Supercharge Your Search
Shoppers that go straight to your search bar have a higher intent to buy than those who browse. Does your site search return the results they’re looking for?
Predict (and Correct) Their Needs
Spelling errors are commonplace in search queries, especially among mobile shoppers on small screens. Make sure your search solution is configured to autocorrect typos and provide accurate “did you mean” suggestions.
Even better, follow Boody’s example and predict the shopper’s full search term before they even finish typing with an autocomplete drop down menu.
Set up Synonyms
Does your site search recognize “tshirt,” “t-shirt,” and “tee” as the same product type? Do shoppers receive the same results if they search for “swimwear” vs “bathing suits”?
Small differences in language can wreak havoc on your search results. Check your site reports for terms that lead to zero results and implement synonyms to ensure those phrases return relevant products in future. As an added tip, follow THE UPSIDE’s example:
“If we release a limited edition leopard print product and continue to see searches for ‘leopard’ after it sells out, we can add that term to the ‘animal print’ synonym to ensure the customer still finds relevant results.”
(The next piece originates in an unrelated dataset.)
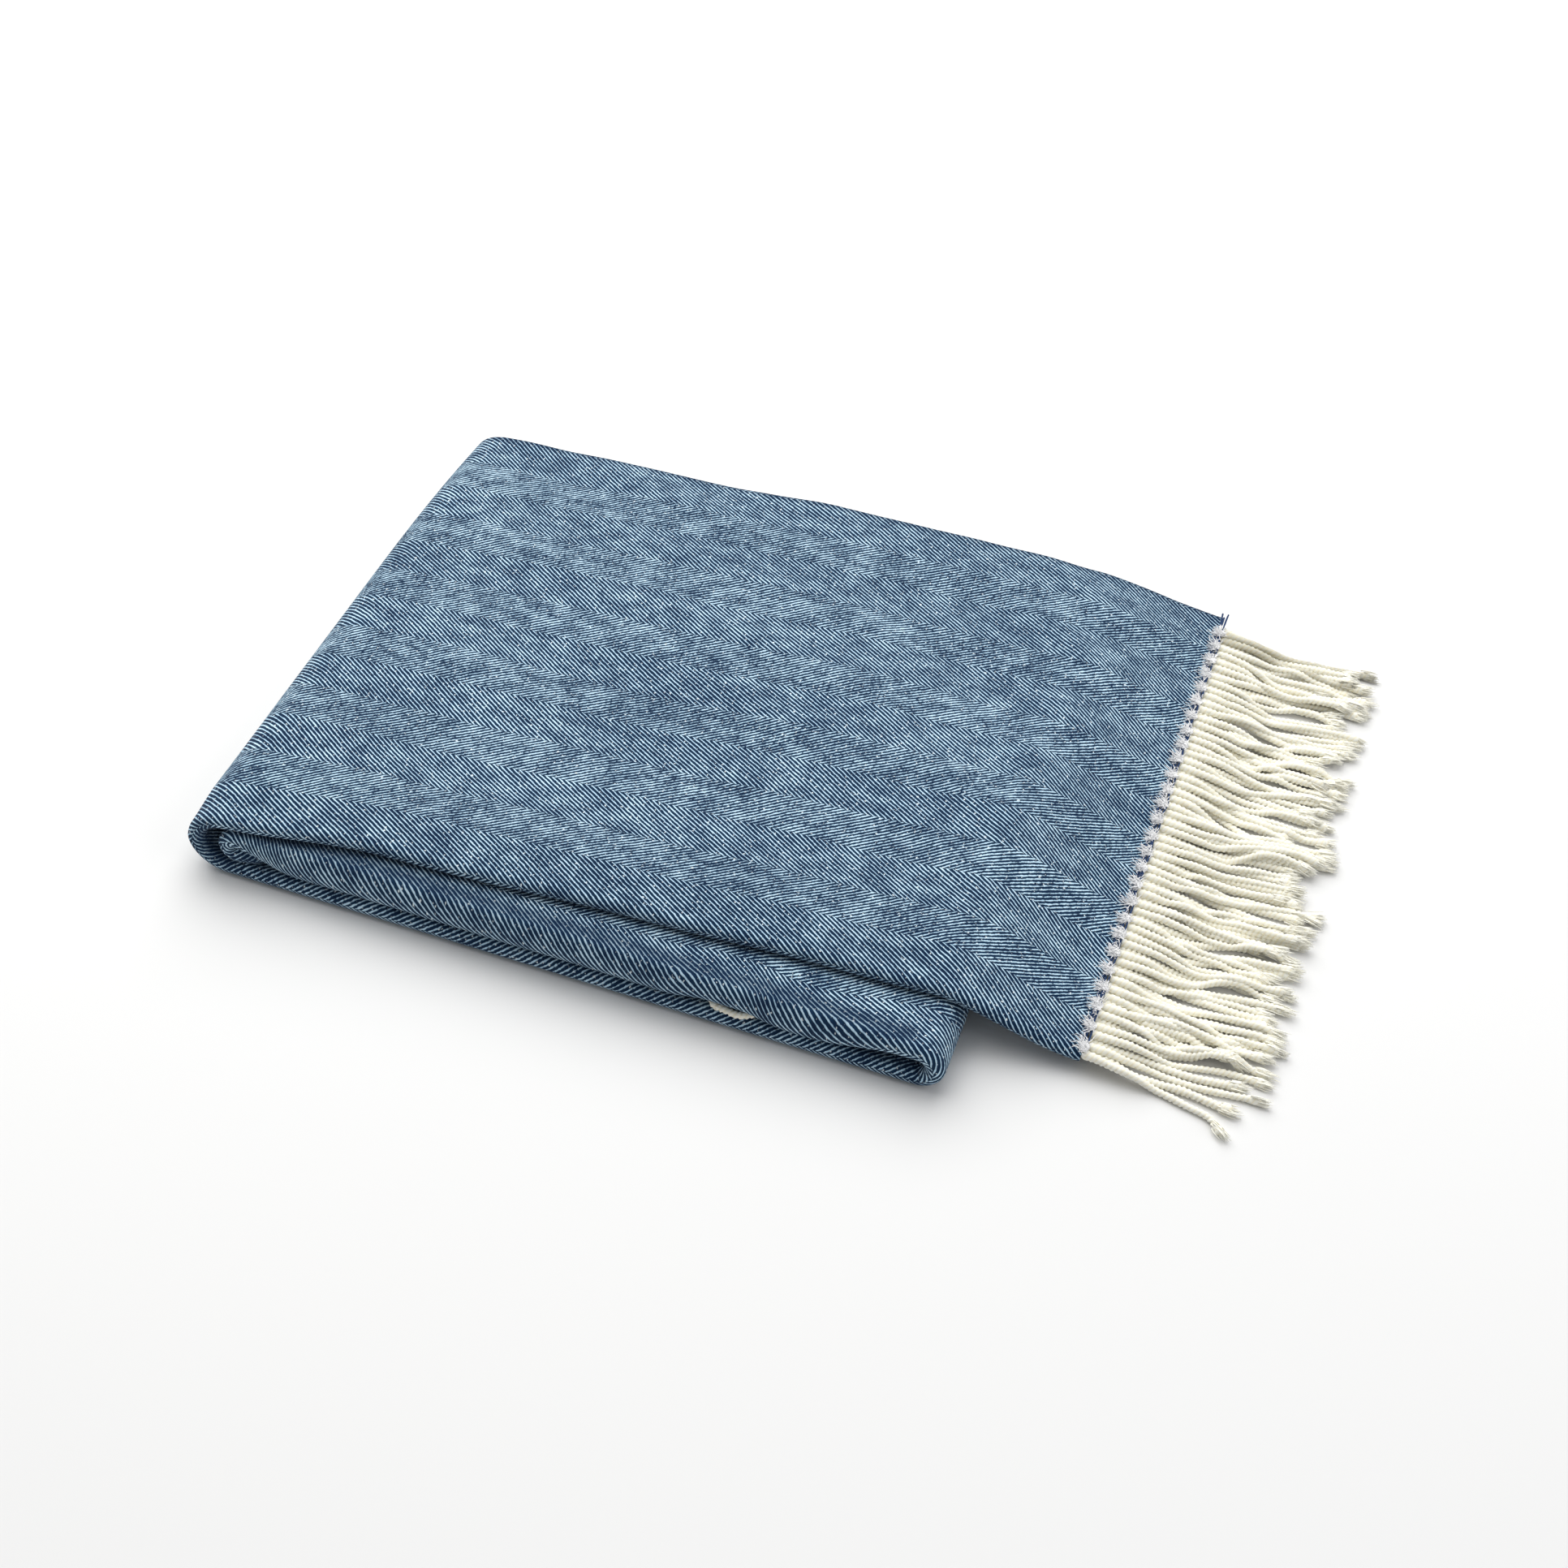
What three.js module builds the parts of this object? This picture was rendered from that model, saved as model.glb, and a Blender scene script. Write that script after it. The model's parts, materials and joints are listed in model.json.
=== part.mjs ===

– Airi Sutherland, Head of Digital, THE UPSIDE >> Learn More About The Upside
Personalize Search Results
Did you know you can personalize a shopper’s search results? Track their on-site behavior to boost the products they are most likely to buy to the top of their search. They’ll receive the same results as every other visitor, but arranged in an order that reflects their preferences.
Deliver an Exceptional Fashion Shopping Experience
Fashion shoppers expect a striking site aesthetic and effortless shopping experience. From strategic product arrangement and targeted campaigns, to hyper-relevant recommendations and intuitive search, the success of your online store is determined by so much more than your product catalog.